STATE AUDITORS have ordered Northern Foods Corp. (NFC) to write off receivable accounts worth more than P6.42 million, which have been dormant for over three decades and no longer have supporting documents or records.
The Commission on Audit (CoA), in a decision dated May 31, 2022 but was only released on its website on Tuesday, said the NFC has accounts that have “remained outstanding and non-moving for more than 30 years.”
CoA said the accounts should be written off pursuant to the auditing agency’s guidelines.
The NFC, a government-owned and controlled corporation (GOCC) established in 1984, has been due for dissolution based on a December 2021 order from Malacañang, citing the company’s annual net losses since its founding except in 1989, 1995, and 2010.
The company based in Sarrat, Ilocos Norte is a tomato paste supplier for tomato sauce or ketchup manufacturers, food chains and fish canners in the country.
State auditors also found inconsistencies in the NFC management’s physical count and accounting records of drums and pallets, which makes the computation of the accounts receivable questionable.
“Records of drums and pallets supposed to be in the custody of customers were still not reconciled and contained negative balances, contrary to Paragraph V.4 of CoA Circular No. 80-124 dated Jan. 18, 1980, and Section 58 of PD No. 1445, thus casting doubt as to the existence and reliability of the accounts,” CoA said in its report.
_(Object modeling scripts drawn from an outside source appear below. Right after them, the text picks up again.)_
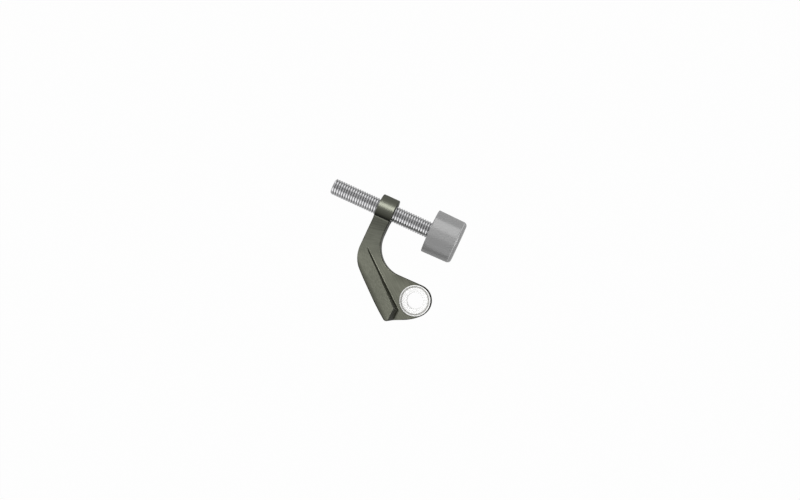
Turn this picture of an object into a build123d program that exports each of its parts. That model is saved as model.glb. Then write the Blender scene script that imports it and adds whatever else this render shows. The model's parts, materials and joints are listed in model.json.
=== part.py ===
from build123d import *
import os
from math import cos, radians, sin

# Door stop that hangs on the hinge pin of a door. A one-piece cast arm swings on the pin, its
# wedge-shaped heel bears on the door frame, and a rubber bumper on a threaded rod meets the
# door. X runs along the rod towards the bumper, Y from the hinge pin towards the rod, and Z
# along the pin. The origin is on the pin's axis, half-way through the arm. Millimetres.

# Hinge pin, and the flanged bush that turns on it
pin_diameter = 7.94
pin_clearance = 0.08
bush_wall = 2.40
bush_seat_clearance = 0.05
bush_foot_chamfer = 0.3
flange_overhang = 1.00
flange_thickness = 1.20
flange_chamfer = 0.25
flange_rim_width = 0.50
groove_width = 0.70
groove_depth = 0.40
dish_depth = 0.60

# Arm in plan: ring round the bush, neck, crook, upper arm, elbow and belly
ring_wall = 1.50
arm_thickness = 10.4
arm_width = 8.0
arm_reach = 31.2
rod_offset = 33.8
neck_angle = 1.0
crook_radius = 14.3
elbow_radius = 13.8
elbow_height = 7.0
belly_angle = 26.2
belly_radius = 22.8
belly_start = 41.5
tip_round = 1.6
edge_round = 0.45

# Heel: a wedge that rises along the outer side of the arm. This side is flat in the middle and
# falls back a little towards both ends. The two inner walls lean back, the end one more.
heel_angle = 38.7
heel_bow = 0.68
heel_flat = 9.0
heel_width = 7.2
heel_length = 34.0
heel_height = 10.0
heel_wall_draft = 5.0
heel_end_draft = 12.0
heel_end = 5.2
heel_foot_round = 0.8
heel_corner_round = 0.6

# Threaded rod, and the barrel of the arm that it screws through
thread_diameter = 8.0
thread_pitch = 1.25
thread_clearance = 0.08
barrel_wall = 2.82
barrel_length = 8.3
barrel_chamfer = 0.2
mouth_chamfer = 0.6
rod_tail = 59.8

# Rubber bumper, and the head of the rod that it is moulded round
bumper_back = 7.7
bumper_length = 15.15
bumper_diameter = 21.8
bumper_front_round = 1.45
bumper_back_chamfer = 0.25
head_diameter = 13.0
head_thickness = 3.0
head_depth = 5.5
shank_clearance = 0.10
head_clearance = 0.30

# Sizes and places that follow from those above
bush_bore_radius = pin_diameter / 2 + pin_clearance
sleeve_radius = bush_bore_radius + bush_wall
flange_radius = sleeve_radius + flange_overhang
ring_bore_radius = sleeve_radius + bush_seat_clearance
ring_radius = ring_bore_radius + ring_wall
arm_top = arm_thickness / 2
arm_left = -arm_reach - arm_width / 2
arm_right = -arm_reach + arm_width / 2
thread_radius = thread_diameter / 2
thread_bore_radius = thread_radius + thread_clearance
barrel_radius = thread_bore_radius + barrel_wall
barrel_left = -arm_reach - barrel_length / 2
barrel_right = -arm_reach + barrel_length / 2
head_back = head_depth - bumper_back
head_front = head_back + head_thickness
pin_axis = Axis.Z
rod_axis = Axis((0, rod_offset, 0), (1, 0, 0))

# A turned piece is drawn on one of these planes as a half section and revolved:
# X across and Z up for the pin's pieces, X along and Y outwards for the rod's
pin_section = Plane.XZ
rod_section = Plane((0, rod_offset, 0), x_dir=(1, 0, 0), z_dir=(0, 0, 1))

# Directions in plan: down the heel to its tip, across it to the ring, and up the belly
heel_way = Vector(cos(radians(heel_angle)), -sin(radians(heel_angle)))
heel_across = heel_way.rotate(Axis.Z, 90)
belly_way = Vector(cos(radians(belly_angle)), sin(radians(belly_angle)))

# The belly is an arc that leaves the ring smoothly, then a straight run that leaves the arc
# smoothly, and this run meets the line of the heel at the tip
elbow_corner = Vector(arm_left, elbow_height)
belly_turn = 90 - belly_angle - belly_start
belly_center = Vector(ring_radius - belly_radius, 0).rotate(Axis.Z, -belly_start)
belly_end = belly_center + Vector(belly_radius, 0).rotate(Axis.Z, -belly_start - belly_turn)
heel_run = (belly_end - elbow_corner).cross(belly_way).Z / heel_way.cross(belly_way).Z
heel_tip = elbow_corner + heel_way * heel_run
flat_middle = (elbow_corner + heel_tip) / 2 - heel_across * heel_bow
flat_start = flat_middle - heel_way * heel_flat / 2
flat_end = flat_middle + heel_way * heel_flat / 2

# The neck is a straight run that leaves both the ring and the crook smoothly
crook_x = arm_right + crook_radius
neck_gap = ring_radius + crook_radius + sin(radians(neck_angle)) * crook_x
crook_center = Vector(crook_x, neck_gap / cos(radians(neck_angle)))

# Foot of the heel's inner corner, where its long wall meets its end wall
wall_run = (-heel_end - elbow_corner.X - heel_across.X * heel_width) / heel_way.X
wall_corner = elbow_corner + heel_way * wall_run + heel_across * heel_width

# Blocks that are trimmed away reach at least this far past the arm
spare = arm_reach + rod_offset

# Plan of the arm, without its barrel
with BuildSketch() as arm_plan:
    with BuildLine():
        crook = CenterArc(crook_center, crook_radius, 180, 90 + neck_angle)
        ring = CenterArc((0, 0), ring_radius, 90 + neck_angle, -90 - neck_angle - belly_start)
        belly = CenterArc(belly_center, belly_radius, -belly_start, -belly_turn)
        Line(crook @ 1, ring @ 0)
        Line(belly @ 1, heel_tip)
        TangentArc(flat_end, heel_tip, tangent=heel_way)
        Line(flat_end, flat_start)
        TangentArc(flat_start, elbow_corner, tangent=-heel_way)
        Polyline(elbow_corner, (arm_left, rod_offset), (arm_right, rod_offset), crook @ 0)
    make_face()
    fillet(arm_plan.vertices().sort_by_distance(heel_tip)[0], tip_round)
    fillet(arm_plan.vertices().sort_by_distance(elbow_corner)[0], elbow_radius)

# The two leaning walls of the heel, each as the face of a block that reaches past the arm
with BuildPart() as wall_block:
    with BuildSketch(Plane.XY.offset(arm_top)):
        with BuildLine():
            wall_start = wall_corner - heel_way * spare
            wall_end = wall_corner + heel_way * spare
            Polyline(
                wall_end,
                wall_start,
                wall_start - heel_across * spare,
                wall_end - heel_across * spare,
                close=True,
            )
        make_face()
    extrude(amount=heel_height * 2, taper=heel_wall_draft)
with BuildPart() as end_block:
    with BuildSketch(Plane.XY.offset(arm_top)):
        with Locations((-heel_end - spare, 0)):
            Rectangle(spare * 2, spare * 4)
    extrude(amount=heel_height * 2, taper=heel_end_draft)

# Heel: a block with these walls and a rounded foot on the upper half of the arm. The ramp
# is cut from its top, down to the level of the arm, and its outside is trimmed to the plan.
with BuildPart() as heel:
    add(wall_block.part)
    add(end_block.part, mode=Mode.INTERSECT)
    with BuildSketch():
        Rectangle(spare * 4, spare * 4)
    extrude(amount=arm_top)
    block_edges = heel.edges().filter_by_position(Axis.Z, arm_top, arm_top + heel_height * 2)
    upright = block_edges.filter_by(lambda edge: abs((edge % 0.5).Z) > 0.5)
    fillet(upright.sort_by_distance(wall_corner)[0], heel_corner_round)
    fillet(heel.edges().filter_by(Plane.XY).group_by(Axis.Z)[-2], heel_foot_round)
    ramp_plane = Plane(wall_corner + Vector(0, 0, arm_top), x_dir=heel_way, z_dir=-heel_across)
    with BuildSketch(ramp_plane):
        with BuildLine():
            Polyline(
                (-spare * 2, 0),
                (-heel_length, 0),
                (heel_length, heel_height * 2),
                (heel_length, heel_height * 3),
                (-spare * 2, heel_height * 3),
                close=True,
            )
        make_face()
    extrude(amount=spare, both=True, mode=Mode.SUBTRACT)
    with BuildSketch():
        add(arm_plan.sketch)
    extrude(amount=arm_top + heel_height * 2, mode=Mode.INTERSECT)


def is_rim(edge):
    """True for a level or sloping edge that lies on the outline of the arm in plan."""
    middle = edge @ 0.5
    is_upright = abs((edge % 0.5).Z) > 0.9
    to_outline = arm_plan.wire().distance_to(Vertex(middle.X, middle.Y, 0))
    return not is_upright and to_outline < 0.01 and middle.Y < rod_offset - barrel_wall


# Barrel, a little longer than the upper arm is wide
with BuildPart() as barrel:
    with BuildSketch(Plane.YZ.offset(barrel_left)):
        with Locations((rod_offset, 0)):
            Circle(barrel_radius)
    extrude(amount=barrel_length)
    chamfer(barrel.edges().filter_by(GeomType.CIRCLE), barrel_chamfer)

# Arm: plate, heel and barrel are one casting, bored for the bush and for the rod
with BuildPart() as arm:
    with BuildSketch():
        add(arm_plan.sketch)
    extrude(amount=arm_top, both=True)
    add(heel.part)
    fillet(arm.edges().filter_by(is_rim), edge_round)
    add(barrel.part)
    with BuildSketch(Plane.XY.offset(-arm_top)):
        Circle(ring_bore_radius)
    extrude(amount=arm_thickness, mode=Mode.SUBTRACT)
    with BuildSketch(rod_section):
        with BuildLine():
            Polyline(
                (barrel_left, 0),
                (barrel_left, thread_bore_radius + mouth_chamfer),
                (barrel_left + mouth_chamfer, thread_bore_radius),
                (barrel_right - mouth_chamfer, thread_bore_radius),
                (barrel_right, thread_bore_radius + mouth_chamfer),
                (barrel_right, 0),
                close=True,
            )
        make_face()
    revolve(axis=rod_axis, mode=Mode.SUBTRACT)

# Bush: a sleeve in the ring and a flange on the ring's face. The flange has a raised rim,
# a groove inside it, and a dished face that falls towards the bore.
with BuildPart() as pin_bush:
    flange_top = arm_top + flange_thickness
    groove_outside = flange_radius - flange_rim_width
    groove_inside = groove_outside - groove_width
    with BuildSketch(pin_section) as bush_half:
        with BuildLine():
            Polyline(
                (bush_bore_radius, -arm_top),
                (sleeve_radius, -arm_top),
                (sleeve_radius, arm_top),
                (flange_radius, arm_top),
                (flange_radius, flange_top),
                (groove_outside, flange_top),
                (groove_outside, flange_top - groove_depth),
                (groove_inside, flange_top - groove_depth),
                (groove_inside, flange_top),
                (bush_bore_radius, flange_top - dish_depth),
                close=True,
            )
        make_face()
        corners = bush_half.vertices()
        chamfer(corners.sort_by_distance((flange_radius, flange_top))[0], flange_chamfer)
        chamfer(corners.sort_by_distance((sleeve_radius, -arm_top))[0], bush_foot_chamfer)
    revolve(axis=pin_axis)

# Rod: the thread's full diameter from end to end, with a flat head inside the bumper
with BuildPart() as threaded_rod:
    rod_chamfer = thread_pitch * 0.4
    with BuildSketch(rod_section):
        with BuildLine():
            Polyline(
                (-rod_tail, 0),
                (-rod_tail, thread_radius - rod_chamfer),
                (-rod_tail + rod_chamfer, thread_radius),
                (head_back, thread_radius),
                (head_back, head_diameter / 2),
                (head_front, head_diameter / 2),
                (head_front, 0),
                close=True,
            )
        make_face()
    revolve(axis=rod_axis)

# Bumper: a rubber cylinder with a rounded front edge, hollow for the head and its shank
with BuildPart() as bumper:
    bumper_front = bumper_length - bumper_back
    shank_hole_radius = thread_radius + shank_clearance
    pocket_radius = head_diameter / 2 + head_clearance
    with BuildSketch(rod_section) as bumper_half:
        with BuildLine():
            Polyline(
                (-bumper_back, shank_hole_radius),
                (-bumper_back, bumper_diameter / 2),
                (bumper_front, bumper_diameter / 2),
                (bumper_front, 0),
                (head_front + head_clearance, 0),
                (head_front + head_clearance, pocket_radius),
                (head_back - head_clearance, pocket_radius),
                (head_back - head_clearance, shank_hole_radius),
                close=True,
            )
        make_face()
        outer_corners = bumper_half.vertices().group_by(Axis.Y)[-1].sort_by(Axis.X)
        fillet(outer_corners[1], bumper_front_round)
        chamfer(outer_corners[0], bumper_back_chamfer)
    revolve(axis=rod_axis)

# Each finished piece goes to a file of its own
os.makedirs("parts", exist_ok=True)
arm.part.label = "arm"
pin_bush.part.label = "pin_bush"
threaded_rod.part.label = "threaded_rod"
bumper.part.label = "bumper"
export_step(arm.part, "parts/arm.step")
export_step(pin_bush.part, "parts/pin_bush.step")
export_step(threaded_rod.part, "parts/threaded_rod.step")
export_step(bumper.part, "parts/bumper.step")
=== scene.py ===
import bpy, bmesh, json, math
from mathutils import Matrix, Vector


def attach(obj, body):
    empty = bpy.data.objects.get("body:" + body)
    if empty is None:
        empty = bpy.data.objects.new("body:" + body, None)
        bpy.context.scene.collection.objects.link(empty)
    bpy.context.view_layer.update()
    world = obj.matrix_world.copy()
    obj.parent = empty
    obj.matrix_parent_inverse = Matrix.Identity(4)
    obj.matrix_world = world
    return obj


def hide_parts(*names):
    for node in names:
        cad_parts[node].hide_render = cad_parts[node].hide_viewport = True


# Hinge pin door stop: antique nickel arm, white nylon bush, zinc plated threaded rod, grey rubber bumper.
# X runs along the rod towards the bumper, Y from the hinge pin to the rod, Z along the pin towards the
# bush's flange. Lengths in the dictionaries are in millimetres, and every mesh is made in metres.
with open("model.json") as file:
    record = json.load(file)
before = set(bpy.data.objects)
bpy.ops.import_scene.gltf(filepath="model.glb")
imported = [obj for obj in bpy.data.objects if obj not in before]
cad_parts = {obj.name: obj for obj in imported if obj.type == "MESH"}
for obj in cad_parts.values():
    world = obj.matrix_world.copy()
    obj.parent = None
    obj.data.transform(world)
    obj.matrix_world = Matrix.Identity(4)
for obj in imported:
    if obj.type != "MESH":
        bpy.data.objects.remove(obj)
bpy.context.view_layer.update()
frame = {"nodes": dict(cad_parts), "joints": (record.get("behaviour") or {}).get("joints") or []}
millimetre = 0.001


def cadReach(name, way):  # where the solid begins and ends along X, Y or Z, given as 0, 1 or 2
    sides = [corner[way] / millimetre for corner in frame["nodes"][name].bound_box]
    return round(min(sides), 3), round(max(sides), 3)


rodTail, headFront = cadReach("threaded_rod", 0)
bumperBack, bumperFront = cadReach("bumper", 0)
sleeveEnd, flangeTop = cadReach("pin_bush", 2)
rodLine = next(joint["pos_m"][1] for joint in frame["joints"] if joint["name"] == "rod_turn") / millimetre


def linearColour(hexCode):
    values = [int(hexCode[i:i + 2], 16) / 255 for i in (1, 3, 5)]
    return tuple(v / 12.92 if v <= 0.04045 else ((v + 0.055) / 1.055) ** 2.4 for v in values) + (1.0,)


def addNode(tree, kind, settings=None, inputs=None):
    node = tree.nodes.new(kind)
    for name, value in (settings or {}).items():
        setattr(node, name, value)
    for name, value in (inputs or {}).items():
        if isinstance(value, bpy.types.NodeSocket):
            tree.links.new(value, node.inputs[name])
        else:
            node.inputs[name].default_value = value
    return node


def newMaterial(name):
    material = bpy.data.materials.new(name)
    material.use_nodes = True
    tree = material.node_tree
    return material, tree, tree.nodes["Principled BSDF"]


# the next four say where on a piece a tone or a finish shows, as a share from 0 to 1
def overlap(tree, *shares):  # where all of them hold
    result = shares[0]
    for share in shares[1:]:
        result = addNode(tree, "ShaderNodeMath", {"operation": "MULTIPLY"}, {0: result, 1: share}).outputs[0]
    return result


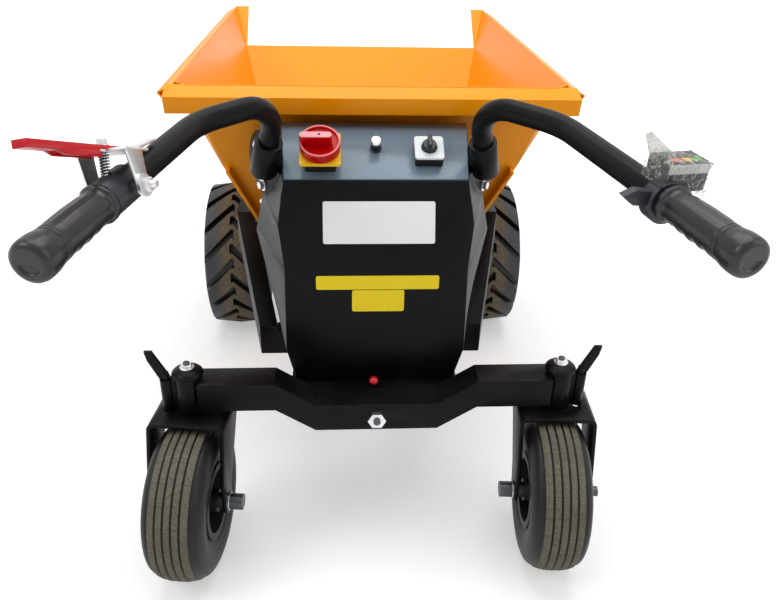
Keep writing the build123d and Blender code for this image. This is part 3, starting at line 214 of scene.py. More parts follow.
# ---------------- finishes
def orange_coat():
    """Glossy orange powder coat with a fine skin, dust in the low corners and a few scuffs."""
    s = Shader("orange powder coat")
    broad = s.noise(2.3, 4.0, 0.6)
    dust = s.noise(11.0, 6.0, 0.62)
    scuff = s.noise(60.0, 3.0, 0.5, stretch=(1.0, 0.12, 1.0))
    low = 1.0 - s.split(s.coords())[2].step(0.50, 0.62)
    base = s.mix((broad - 0.35) * 0.8, srgb("ff9d00"), srgb("ffa600"))
    dusty = (dust.step(0.5, 0.75) * (0.06 + low * 0.3)).clamp()
    base = s.mix(dusty, base, srgb("b98e58"))
    scratch = scuff.step(0.68, 0.74) * 0.1
    base = s.mix(scratch, base, srgb("c9a173"))
    return s.finish(
        Base_Color=base,
        Roughness=0.3 + dust * 0.12 + dusty * 0.35,
        Coat_Weight=0.07 - dusty * 0.07,
        Coat_Roughness=0.12,
        Specular_IOR_Level=0.15,
        Normal=s.bump(s.noise(420.0, 2.0), 0.0004, 0.12),
    )


def black_coat(name, colour, rough, dust_amount, sky_reflection_heights=None):
    """Black powder coat: a pebbled skin, and pale dust on what faces up. Between the two sky reflection
    heights, what faces up turns glossy and gets a painted blue-grey reflection of the sky in its colour."""
    s = Shader(name)
    skin = s.noise(900.0, 2.0, 0.5)
    cloud = s.noise(9.0, 5.0, 0.6)
    up = s.facing_up().step(0.2, 1.0)
    dust = (cloud.step(0.42, 0.78) * (0.25 + up * 0.75) * dust_amount).clamp()
    base = s.mix(dust, colour, srgb("8a8578"))
    glossy = 0.03
    if sky_reflection_heights:
        # painted sky reflection: blue-grey mixed into the colour of the up-facing panel
        panel = (up * s.split(s.coords())[2].step(*sky_reflection_heights)).clamp()
        base = s.mix(panel * (0.55 + cloud * 0.45), base, srgb("8298a9"))
        glossy = panel * 0.6
    return s.finish(
        Base_Color=base,
        Roughness=rough + cloud * 0.14 + dust * 0.4,
        Coat_Weight=glossy,
        Coat_Roughness=0.2,
        Specular_IOR_Level=0.1,
        Normal=s.bump(skin, 0.0003, 0.25),
    )


def bright_steel(name, colour, rough):
    """Zinc-plated steel: cloudy plating with turned lines."""
    s = Shader(name)
    cloud = s.noise(45.0, 4.0, 0.6)
    lines = s.noise(700.0, 2.0, 0.5, stretch=(1.0, 0.08, 1.0))
    base = s.mix(cloud.step(0.3, 0.75), colour, tuple(c * 0.72 for c in colour))
    base = s.mix(s.noise(22.0, 5.0).step(0.62, 0.8) * 0.35, base, srgb("7d6a52"))
    return s.finish(
        Base_Color=base,
        Metallic=1.0,
        Roughness=rough + cloud * 0.18,
        Normal=s.bump(lines, 0.0002, 0.15),
    )


def plastic(name, colour, rough=0.42, grain=700.0, depth=0.15, coat=0.0):
    """Moulded plastic with a fine grain and slight handling marks."""
    s = Shader(name)
    mark = s.noise(30.0, 4.0, 0.6)
    base = s.mix(mark.step(0.45, 0.8) * 0.25, colour, tuple(min(1.0, c * 1.25 + 0.012) for c in colour))
    return s.finish(
        Base_Color=base,
        Roughness=rough + mark * 0.15,
        Specular_IOR_Level=0.35,
        Coat_Weight=coat,
        Coat_Roughness=0.15,
        Normal=s.bump(s.noise(grain, 2.0), 0.0003, depth),
    )


finishes = {
    "orange_paint": orange_coat(),
    "black_paint": black_coat("black powder coat", srgb("0a0b0d"), 0.30, 0.04),
    "rim_paint": black_coat("rim paint", srgb("2a2a2b"), 0.36, 0.3),
    "axle_steel": black_coat("axle paint", srgb("1c1c1e"), 0.4, 0.2),
    "nut_steel": bright_steel("dark plated steel", srgb("5a5c5f"), 0.28),
    "bright_steel": bright_steel("zinc-plated steel", srgb("e4e5e6"), 0.22),
    "motor_casting": black_coat("motor casting", srgb("414245"), 0.5, 0.3),
    "grip_rubber": plastic("grip rubber", srgb("0e1216"), 0.32, 1200.0, 0.08, 0.2),
    "pad_rubber": plastic("rest pad rubber", srgb("222222"), 0.8),
    "battery_case": plastic("battery case", srgb("3b3c40"), 0.5),
    "actuator_case": bright_steel("anodised tube", srgb("a9abad"), 0.4),
    "yellow_plastic": plastic("yellow switch plate", srgb("ffcc10"), 0.35),
    "red_plastic": plastic("red knob", srgb("d93026"), 0.3),
    "red_vinyl": plastic("red dipped vinyl", srgb("d0081c"), 0.16, 300.0, 0.05),
    "white_plastic": plastic("white switch plate", srgb("e3e8e9"), 0.35),
    "black_plastic": plastic("black plastic", srgb("2b2e33"), 0.38),
    "tyre_rubber": plastic("tyre side rubber", srgb("2f2d2b"), 0.75),
}


def dress(obj, material):
    """Gives an object one material."""
    obj.data.materials.clear()
    obj.data.materials.append(material)


PANEL_EDGE = (0.764, 0.772)  # heights at which the console's front turns into its sloping panel; above them the up-facing panel gets a painted sky reflection
slot_of = {part["node"]: part["material_slot"] for part in frame["record"]["subparts"]}
own_finish = {
    "console_shell": black_coat("console powder coat", srgb("0b0c10"), 0.34, 0.04, PANEL_EDGE),
    "caster_axle_left": finishes["nut_steel"],
    "caster_axle_right": finishes["nut_steel"],
}


def finish_of(node):
    """The node's own finish, or that of its material slot."""
    return own_finish.get(node, finishes[slot_of[node]])


for node_name, node_object in nodes.items():
    dress(node_object, finish_of(node_name))


def middle(node):
    """Middle of a CAD node's box. A tyre stands on the floor, so its middle's height is its radius."""
    low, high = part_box(node)
    return np.array((low + high) / 2)


# ---------------- making meshes
def piece(name, points, faces, material, body, slot=None, sharp=None):
    """A mesh object from arrays of points and faces, dressed, and riding on a body. Edges over sharp
    degrees stay sharp."""
    mesh = bpy.data.meshes.new(name)
    mesh.from_pydata(np.asarray(points, float).reshape(-1, 3).tolist(), [], faces)
    mesh.shade_smooth()
    if sharp:
        mesh.set_sharp_from_angle(angle=math.radians(sharp))
    mesh.update()
    made = placed(name, mesh)
    dress(made, material)
    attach(made, body)
    return made


def grid_faces(rows, columns, close_rows=False, close_columns=False):
    """Quads over a grid of points stored row by row. A closed direction joins its last line to its
    first."""
    i = np.arange(rows if close_rows else rows - 1)
    j = np.arange(columns if close_columns else columns - 1)
    i, j = np.meshgrid(i, j, indexing="ij")
    n, m = (i + 1) % rows, (j + 1) % columns
    quads = np.stack([i * columns + j, i * columns + m, n * columns + m, n * columns + j], -1)
    return quads.reshape(-1, 4).tolist()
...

CoA also found the NFC’s loans and interest payable accounts “doubtful,” as variances in the books of creditors showed discrepancies of P62.78 million and P61.36 million, respectively.
Accounts receivable refers to the value of tomato paste sold to customers that remained unpaid while loan receivables cover fertilizers, pesticides, and tomato seeds lent to farmers.
State auditors recommended to collect past due accounts of customers and loans granted to farmers and consider alternative solutions like payments in installment to lessen inactive accounts and gain additional funding.
The technical working group (TWG) that is supposed to handle the NFC’s dissolution has yet to be convened by the Governance Commission for GOCCs.
The TWG will be composed of representatives from the agricultural and budget departments, and the Land Bank (LANDBANK) of the Philippines.
CoA recommended updating the proposed plan of liquidation for the company, including the amount of assets for disposition and liabilities for settlement, and identifying the parties to the liquidation and statement of roles and responsibilities.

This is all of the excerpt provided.